Can we have navy MODS on all navy forums please?

It isn't a competition to see who is most in harm's way FFS! Today's Iraq could be tomorrow's Falklands. When the Moskvits start flying Percy Pongo might well be very glad to be ashore. If I wanted to read a feed of ARRSE like that I would go to the appropriate site.
 

Deeps

War Hero
F169 I was making a post, if you dont agree with it then fine post your opinion. As for navy MODS fill your boots, ive still done more time in the Andrew than a lot of people here.Go on post your opinion instead of slagging mine.
 

josiecats

War Hero
In these times it should not matter weather male or female.....
toooo long have women shouted for equility..Yet there are those who stil wish to hide behind thier womanhood.....If a female wishes to join the services then she should be trained and deployed as any other would be.If iether of my children choose a sevice life i would be proud..
As for being a mother..well my own personel belife is why have a child then ask another to bring it up........
These days its a novelty to have both parents together......... my son wanted to know why he only had one dad and mum....

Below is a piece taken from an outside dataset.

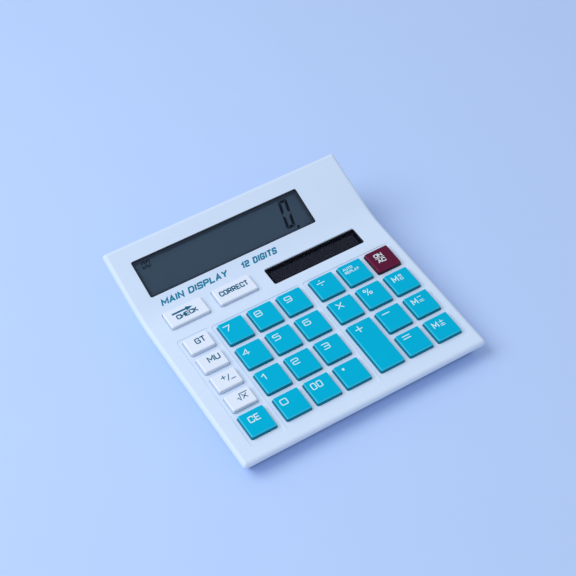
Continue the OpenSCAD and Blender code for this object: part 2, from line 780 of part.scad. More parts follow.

I somtimes wonder if the "Emily Pankhurst" would join up...
 

OBTaff

Badgeman
I made my choice when I became a parent - the MOD would make no concessions to ensure that one parent would be in base port at all times so one of us had to leave (hadn't really expected them too - but if you don't ask.. )
Would I have stayed in? Maybe - but it made more sense financially for OH to. I don't regret spending 10 years bring up my kids but if things could have worked out practically for us - who knows?

I admire mothers who serve & they have my utmost respect. But I also think that fathers miss out on too much and think that the question should also be asked - is it right for Fathers to serve at sea? It breaks our hearts every time they ask - where's daddy going? Why isn't he home like other daddies? Why can't daddy see my school play, x's daddy is coming?


On a side note - I hope the discrimination on board (and I experienced it first hand) has disappeared since I left!